В одиннадцать она пошла выбивать ковер. На распухших ногах не сходились голенища, поэтому Татьяна так и вышла на улицу в расстегнутых сапогах. Задыхаясь, она стащила с крыльца ковер. Она даже успела расстелить его и закидать узор снегом. И занесла руку, в которой держала выбивалку.
Она сделала всего один удар, после чего рухнула лицом на ковер и больше уже не вставала.
Две палаты
– Одной «Скорую», другой полицию, – подвел итог Быль. – А здоровая баба Танька Кабанова, – не удержался он. – Надо же, не померла! Моя мама всегда говорила, что Танька – лошадь. И бабушка так говорила. Ох, как же она их не любила, этих Кабановых! Саранчой называла. Я был совсем маленьким, но помню эти скандалы, как будто вчера все случилось. – Его лицо стало серьезным. – Долго же мне пришлось ждать, пока восстановится справедливость.
– У нее, похоже, инсульт, – серьезно сказала Магдалена. – Она без сознания.
– Вот пусть и не торопятся. Авось умрет, пока до больницы довезут. А не умрет, так поможем, – Быль рассмеялся. – Проследи за этим, Лена. Родственники должны как следует с ней помучиться. Я не случайно из всего огромного семейства Кабановых выбрал Татьяну. На ней все держалось. Они еще сами этого не понимают, но теперь к их жилищным и материальным проблемам добавятся такие, что небо с овчинку покажется. Я выдернул из этой карусели главную ось, теперь она абсолютно неуправляема. Понесется с бешеной скоростью, а там все с нее попадают. Они скоро все переругаются, а потом передерутся. Танька если не помрет, то останется инвалидом. Я ей недаром пять кило деликатесной селедки скормил. Не поленился в Астрахань за ней послать. Лучших кулинаров подключил, чтобы уж точно не удержалась. Пусть ее паралич разобьет! За бабушку, за маму.

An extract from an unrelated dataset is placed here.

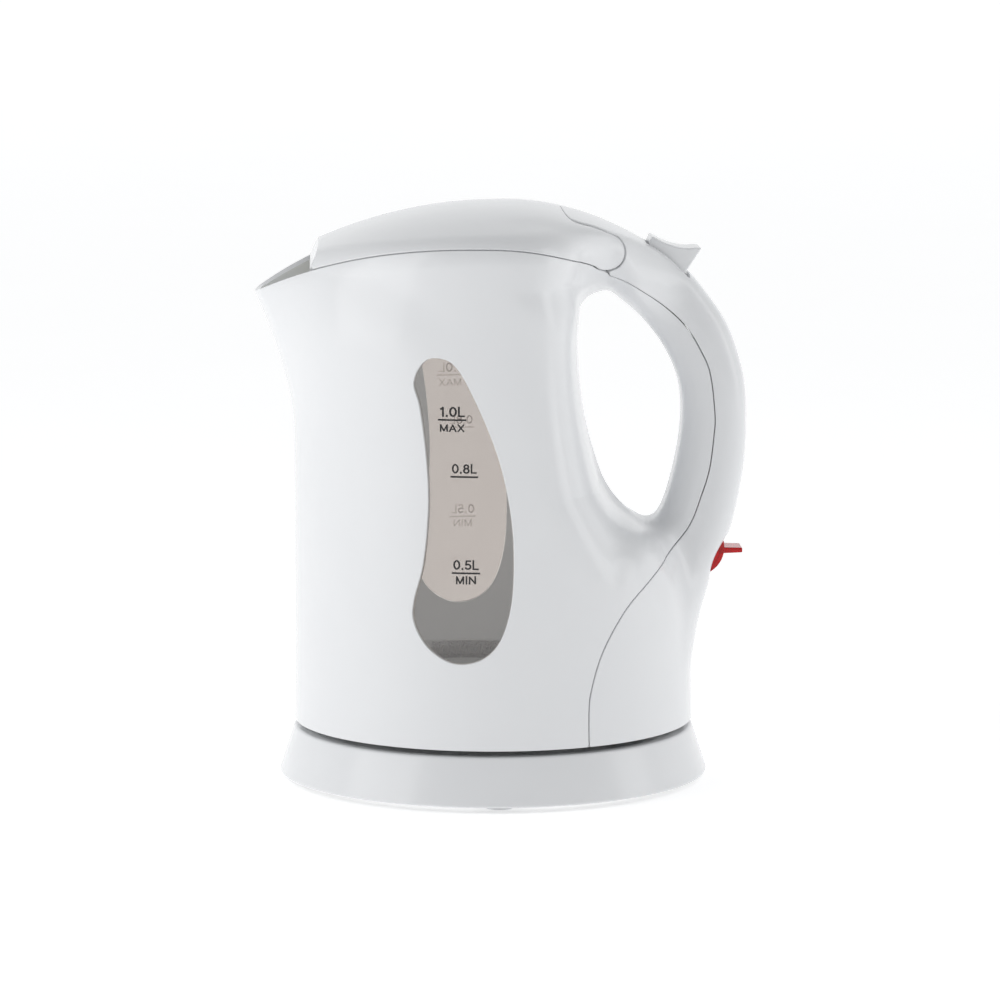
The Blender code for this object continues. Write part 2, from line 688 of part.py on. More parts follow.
def steam_pipe():
    route = [(44.5, 0, 164.2), (53.8, 0, 157.4), (62.0, 0, 146.2), (67.9, 0, 132.2), (68.8, 0, 116.5),
             (66.4, 0, 101.0), (64.0, 0, 92.5)]
    return finish(tube("steam_pipe", route, 3.2, hollow=0.9), "steam_pipe", natural_nylon())


# ------------------------------------------------------------------- heater and its control
def element_head():
    x = PARTITION_X - 4.3
    head = disc("element_head", (x, 0, HEAD_Z), HEAD_RADIUS + 3.4, 2.0, axis="X")
    join(head, disc("spigot", (x + 1, 0, HEAD_Z), HEAD_RADIUS, 8.0, axis="X"))
    return finish(head, "element_head", brass())


def element_gasket():
    x = PARTITION_X - 2.0
    ring = disc("element_gasket", (x, 0, HEAD_Z), HEAD_RADIUS + 3.2, 1.6, axis="X")
    cut(ring, disc("bore", (x - 2, 0, HEAD_Z), HEAD_RADIUS + CLEARANCE, 6, axis="X"))
    return finish(ring, "element_gasket", grey_rubber())


def heating_element():
    """A tube that leaves the head, drops to the floor and loops once round the vessel."""
    x, z = PARTITION_X - 5.2, HEAD_Z - 4.0
    turns = np.radians(np.arange(50, 311, 20))
    loop = [(-8 + 36 * math.cos(angle), 36 * math.sin(angle), 36.0) for angle in turns]
    start = [(x, 9.0, z), (x - 4, 9.2, z - 0.6), (x - 10, 13.0, 38.5)]
    end = [(px, -py, pz) for px, py, pz in reversed(start)]
    return finish(tube("heating_element", start + loop + end, 3.2), "heating_element", stainless())


def control_unit():
    """Boil-dry and steam thermostat block, behind the element's head."""
    x = PARTITION_X + 5.2
    block = box("control_unit", (x, -15.0, 36.5), (x + 14, 15.0, 63.0))
    join(block, box("top", (x + 2, -9.0, 62.0), (x + 11, 9.0, 67.5)))
    return finish(block, "control_unit", dark_plastic())


def steam_disc():
    disc_x = PARTITION_X + 5.2 + 14 + CLEARANCE
    return finish(disc("steam_disc", (disc_x, 0, 56.0), 9.0, 0.8, axis="X"), "steam_disc", stainless())


def neon_lamp():
    lamp = disc("neon_lamp", (59.5, -5.0, 66.0), 2.0, 10.0, axis="Y", sides=12)
    return finish(lamp, "neon_lamp", material("neon_glass", (0.9, 0.55, 0.45), 0.1, alpha=0.6))


def inlet_block():
    """Socket in the jug's underside that drops over the base's plug tower."""
    low, high = JUG_BOTTOM + 1.2, 33.5
    block = box("inlet_block", (INLET_X - 8.5, -12.5, low), (INLET_X + 8.5, 12.5, high))
    cut(block, box("pocket", (INLET_X - 6.0, -10.0, 0), (INLET_X + 6.0, 10.0, high - 2.5)))
    return finish(block, "inlet_block", dark_plastic())


def inlet_pin(name, y):
    pin = disc(name, (INLET_X, y, 24.2), 1.2, 6.5, sides=12)
    return finish(pin, name, brass())


def jug_screw_places():
    return [(18.0, 48.0), (18.0, -48.0), (-50.0, 0.0)]


def jug_bottom_cover():
    low = JUG_BOTTOM + 1.5
    plate = disc("jug_bottom_cover", (0, 0, low), JUG_RADIUS - WALL - 0.9, WALL, sides=56)
    cut(plate, box("inlet_opening", (INLET_X - 9.0, -13.0, 0), (INLET_X + 9.0, 13.0, 40)))
    for x, y in jug_screw_places():
        cut(plate, disc("hole", (x, y, 0), SCREW_HOLE_RADIUS, 40, sides=12))
    return finish(plate, "jug_bottom_cover", white_plastic())


def screw(name, x, y, head_bottom, length):
    """Pan-head screw driven upwards."""
    top = head_bottom + 1.1
    profile = [(0.0, head_bottom + length), (1.5, head_bottom + length), (1.5, top), (2.9, top),
               (2.9, head_bottom + 0.4), (2.5, head_bottom), (0.0, head_bottom)]
    return finish(turned(name, profile, (x, y), sides=10), name, stainless())


# ----------------------------------------------------------------------------------- base
def base_screw_places():
    return [(44 * math.cos(a), 44 * math.sin(a)) for a in np.radians([60, 180, 300])]


def base_housing():
    """Sloping ring wall with a dished top that the jug stands in."""
    slope = (BASE_RADIUS - BASE_TOP_RADIUS) / (BASE_TOP - BASE_BOTTOM)
    profile = [
        (0.0, BASE_DISH), (61.0, BASE_DISH), (62.4, BASE_TOP - 0.4), (63.0, BASE_TOP),
        (BASE_TOP_RADIUS - 1.2, BASE_TOP), (BASE_TOP_RADIUS - 0.3, BASE_TOP - 0.4),
        (BASE_TOP_RADIUS + 1.2 * slope, BASE_TOP - 1.2), (BASE_RADIUS - 1.6 * slope, BASE_BOTTOM + 1.6),
        (BASE_RADIUS - 0.4, BASE_BOTTOM + 0.5), (BASE_RADIUS - 1.2, BASE_BOTTOM),
        (BASE_RADIUS - WALL, BASE_BOTTOM), (BASE_TOP_RADIUS - WALL + 1.0, BASE_DISH - WALL),
        (0.0, BASE_DISH - WALL),
    ]
    housing = turned("base_housing", profile, sides=56)
    cut(housing, box("tower_hole", (INLET_X - 5.9, -9.9, 0), (INLET_X + 5.9, 9.9, 30)))
    for x, y in base_screw_places():
        join(housing, disc("boss", (x, y, 5.4), 3.4, BASE_DISH - WALL - 5.0, sides=16))
        cut(housing, disc("bore", (x, y, 0), SCREW_HOLE_RADIUS, 12.0, sides=12))
    cut(housing, cord_way("cord_hole", CORD_HOLE_RADIUS + 1.1 + CLEARANCE, 55.0, 85.0))
    return finish(housing, "base_housing", white_plastic())


def cord_way(name, radius, start, end):
    """A round bar lying where the power cord enters the base, on its left-hand side."""
    return disc(name, (0, start, CORD_Z), radius, end - start, axis="Y", sides=20)


def cord_grommet():
    grommet = cord_way("cord_grommet", CORD_HOLE_RADIUS + 1.1, 65.5, 68.8)
    cut(grommet, cord_way("bore", CORD_HOLE_RADIUS, 60.0, 75.0))
    return finish(grommet, "cord_grommet", grey_rubber())


def base_plate():
    plate = disc("base_plate", (0, 0, 3.3), BASE_TOP_RADIUS - 1.0, 1.7, sides=56)
    for x, y in base_screw_places():
        cut(plate, disc("hole", (x, y, 0), SCREW_HOLE_RADIUS, 10, sides=12))
    return finish(plate, "base_plate", white_plastic())


def rubber_foot(index):
    angle = math.radians(90 * index)
    place = (FOOT_CIRCLE * math.cos(angle), FOOT_CIRCLE * math.sin(angle))
    profile = [(0.0, 2.95), (FOOT_RADIUS, 2.95), (FOOT_RADIUS, 0.8), (FOOT_RADIUS - 0.8, 0.0), (0.0, 0.0)]
    name = f"rubber_foot_{index + 1}"
    return finish(turned(name, profile, place, sides=20), name, grey_rubber())


def plug_tower():
    """Insulating block that stands up out of the base and carries the contacts."""
    top = 26.0
    tower = box("plug_tower", (INLET_X - 5.5, -9.5, 5.4), (INLET_X + 5.5, 9.5, top))
    for y in contact_places():
        cut(tower, disc("socket", (INLET_X, y, 8.0), 2.1, top, sides=16))
    return finish(tower, "plug_tower", dark_plastic())


def contact_places():
    return [-6.0, 0.0, 6.0]


def base_contact(name, y):
    """A split sleeve that grips the jug's pin."""
    sleeve = disc(name, (INLET_X, y, 8.4), 1.75, 16.2, sides=12)
    cut(sleeve, disc("bore", (INLET_X, y, 20.0), 1.5, 10, sides=12))
    return finish(sleeve, name, brass())


# ------------------------------------------------------------------------------- assembly
def build():
    for obj in list(bpy.data.objects):
        bpy.data.objects.remove(obj)

    outer = envelope("outer", 0.0, 2100)
    inner = envelope("inner", WALL, 1200)
    inmost = envelope("inmost", WALL + 0.7, 700)
    jug_body(outer, inner)
    window(outer, inner, "window_left", 1)
    window(outer, inner, "window_right", -1)
    handle_cover(outer, inner)
    lid_cover(outer, inner)
    lid_inner_plate(inmost)
    spout_filter(inmost)
    drop(outer, inner, inmost)

    cross_pin("lid_hinge_pin", HINGE, HINGE_PIN_RADIUS, 19.0)
    thumb_lever()
    cross_pin("thumb_lever_pin", THUMB_PIVOT, SMALL_PIN_RADIUS, THUMB_HALF_WIDTH + 1.6)
    rocker_switch()
    cross_pin("rocker_pin", ROCKER_PIVOT, SMALL_PIN_RADIUS, ROCKER_HALF_WIDTH + 1.6)
    steam_pipe()

    heating_element()
    element_head()
    element_gasket()
    control_unit()
    steam_disc()
    neon_lamp()
    inlet_block()
    jug_bottom_cover()
    for index, (x, y) in enumerate(jug_screw_places()):
        screw(f"jug_screw_{index + 1}", x, y, JUG_BOTTOM + 0.05, 7.0)

    base_housing()
    base_plate()
    cord_grommet()
    plug_tower()
    for index in range(4):
        rubber_foot(index)
    for index, (x, y) in enumerate(base_screw_places()):
        screw(f"base_screw_{index + 1}", x, y, 1.85, 8.0)
    for pole, y in zip(("live", "earth", "neutral"), contact_places()):
        inlet_pin(f"inlet_pin_{pole}", y)
        base_contact(f"base_contact_{pole}", y)


build()
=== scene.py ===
"""The looks of the cordless electric kettle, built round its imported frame.

Sizes here are in millimetres from the jug's own upright axis, with +Z up, the spout towards
-X and the handle towards +X.  They become metres in the frame's coordinates when a mesh is
made.  The jug, the lid and the handle's cover share one outer surface, the envelope: it is
meshed finely once, scored along the seams, and each moulding takes its own stretch of it.
"""
import json
import math

import bmesh
import bpy
import numpy as np
import openvdb
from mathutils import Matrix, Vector


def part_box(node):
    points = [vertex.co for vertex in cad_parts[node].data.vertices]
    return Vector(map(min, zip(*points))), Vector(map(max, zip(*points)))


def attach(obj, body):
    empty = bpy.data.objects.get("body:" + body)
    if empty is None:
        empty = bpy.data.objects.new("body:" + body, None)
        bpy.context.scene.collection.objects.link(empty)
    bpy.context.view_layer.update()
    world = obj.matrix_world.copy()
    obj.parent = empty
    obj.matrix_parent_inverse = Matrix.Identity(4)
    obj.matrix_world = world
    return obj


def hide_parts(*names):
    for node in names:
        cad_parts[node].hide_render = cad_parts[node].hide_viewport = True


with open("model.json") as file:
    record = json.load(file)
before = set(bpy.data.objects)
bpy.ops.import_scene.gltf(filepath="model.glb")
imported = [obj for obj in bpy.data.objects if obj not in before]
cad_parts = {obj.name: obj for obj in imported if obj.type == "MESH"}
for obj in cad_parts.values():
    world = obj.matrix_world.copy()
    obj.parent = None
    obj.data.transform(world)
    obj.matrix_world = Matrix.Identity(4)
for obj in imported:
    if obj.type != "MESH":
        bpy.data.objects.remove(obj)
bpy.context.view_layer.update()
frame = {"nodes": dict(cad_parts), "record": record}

MM = 0.001
base_low, base_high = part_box("base_housing")
AXIS = np.array([(base_low.x + base_high.x) / 2 / MM, 0.0, 0.0])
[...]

– А что делать с Софьей? – тихо спросила Магдалена.
– Местная полиция у меня прикормлена. Я знаю, кому позвонить. Придраться не к чему: она все сделала сама.
– А… если они поднимутся наверх?
– Они не поднимутся, – твердо сказал Быль. – На всякий случай докторшу и Влада накорми снотворным. А Марк будет сидеть тихо. Он у меня на коротком поводке, его сын серьезно влюбился в Асю, а Ася – это мое сокровище, умная девушка, понимающая. Осталось совсем немного, неделя, не больше. Я дал себе срок: месяц. И, как видишь, уложился. Мою мать они убивали дольше. Но теперь все идет к развязке. Последний мой визит будет к Юрию Павловичу Самсонову. И я должен к этому подготовиться.
Когда «Скорая» увозила впавшую в кому Татьяну, Влад и Тамара Валентиновна сладко спали в своих комнатах на втором этаже.
В воротах машина «Скорой» с трудом разъехалась с полицией. Выпрыгнувший у самого крыльца нахальный краснолицый опер развязно спросил:
– Что у вас, Серафим Кузьмич, массовый падеж прислуги?
– Кухарка приболела, – усмехнулся стоящий на крыльце Быль. Он с наслаждением вдыхал морозный воздух, кажется, впервые почувствовав, как распрямляются легкие и сердце бьется энергично и сильно. – Селедки объелась, а у нее почки больные.
– Оно понятно! – краснолицый заржал. – До-рвалась тетка до хозяйского добра! А с трупом что?